Three classic MCMC algorithms are foundational to Bayesian computation:

Metropolis-Hastings:
A general-purpose algorithm that proposes new samples from a proposal distribution and accepts or rejects them based on a ratio of unnormalized densities.
Gibbs sampling:
A special case of Metropolis-Hastings that is efficient when the full conditional distributions are available in closed form. It is commonly used in probabilistic graphical models.
Hamiltonian Monte Carlo (HMC):
A gradient-based method that uses the geometry of the posterior to propose distant yet high-probability samples, making it well-suited for high-dimensional problems. It is widely used in probabilistic programming frameworks such as Stan and PyMC.

It is worth noting the role of MCMC in the broader landscape of machine learning. In large-scale models such as transformers and large language models (LLMs), MCMC is not used for training due to its computational cost and poor scalability in very high-dimensional parameter spaces. These models are instead trained using gradient-based optimization (e.g., stochastic gradient descent or Adam) with maximum likelihood or related objectives. However, MCMC remains widely used for Bayesian modeling in scientific applications, uncertainty quantification, simulation-based inference, and decision-making under uncertainty — settings where principled uncertainty estimates are essential.

Connections to Machine Learning

Monte Carlo methods form the computational backbone of modern Bayesian machine learning. Credible intervals and HPD regions provide a principled framework for uncertainty quantification in model predictions — a necessity in safety-critical domains such as medical diagnosis and autonomous systems.

While MCMC sampling serves as the gold standard for training Bayesian neural networks (where weights are treated as distributions), the Monte Carlo principle also powers stochastic variational inference In this context, the reparameterization trick enables gradient-based optimization of stochastic objectives (like the ELBO), and Monte Carlo dropout offers a practical, scalable approximation to Bayesian inference in deep architectures.

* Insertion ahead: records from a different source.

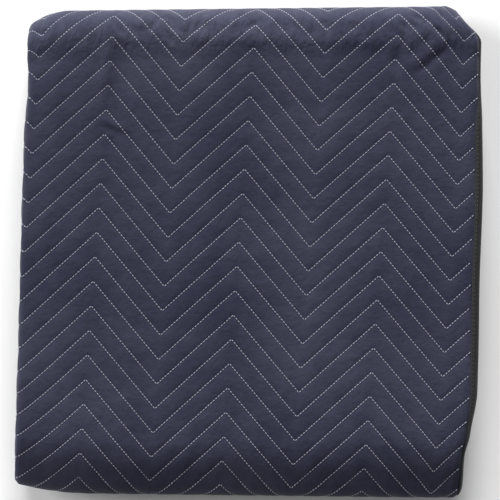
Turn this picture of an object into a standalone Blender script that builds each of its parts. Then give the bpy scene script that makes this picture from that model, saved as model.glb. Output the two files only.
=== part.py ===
"""A moving blanket, folded flat: one padded sheet, quilted in zigzags, with tape bound round its cut edges.

The sheet is folded in thirds across its width, and then in half and in half again along its length.
A place in the sheet is (across, along, depth): across runs from the cut edge that ends on top of the
stack, along runs from the cut end that lies underneath, and depth runs from the navy face to the black one.
"""

import math

import bpy
import numpy as np
from mathutils import Vector
from mathutils.geometry import delaunay_2d_cdt

# The sheet laid flat: 54 by 72 inches, in metres
CUT_WIDTH = 1.3716
CUT_LENGTH = 1.8288
LAYER = 0.0042
LAYER_GAP = 0.0007

# The folded stack, at its middle
STACK_WIDTH = 0.459
STACK_LENGTH = 0.4893
TOP_PANEL = 0.4533
UNDER_PANEL = 0.418

# Bound edge: the sheet is pressed thin under the tape
MARGIN = 0.0085
MARGIN_SLOPE = 0.0008
PRESSED = 0.0012
TAPE_FLAP = 0.008
TAPE_BEND = 0.005
TAPE_THICK = 0.0006
TAPE_CLEAR = 0.0004
TAPE_PROUD = 0.0002

# Quilting: zigzag seams, one above the other, with a soft ridge between each two. The rows fall
# towards the right, more so further back, and the peaks lean with them.
SEAM_SPACING = 0.0242
ZIGZAG_HALF_WAVE = 0.0708
ZIGZAG_DROP = 0.073
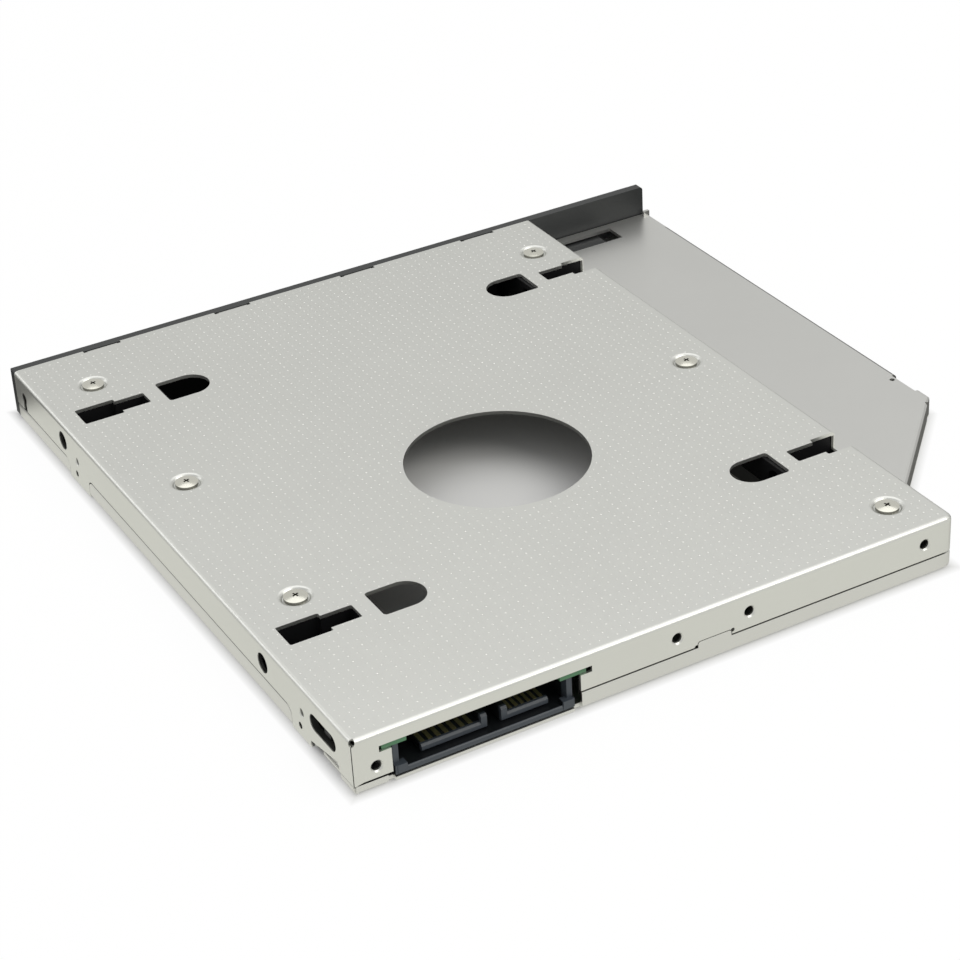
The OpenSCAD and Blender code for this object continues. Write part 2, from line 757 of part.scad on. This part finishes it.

The Monte Carlo framework developed here assumes that we can sample from the target distribution directly. However, what if the posterior is difficult to sample from, or we want to focus on estimating the probability of a rare event in the distribution's tail? In the next page on importance sampling, we relax the requirement of direct sampling. Instead of sampling from the target distribution, we use a more convenient proposal distribution and correct for the mismatch using importance weights, providing a powerful tool for both efficiency and variance reduction.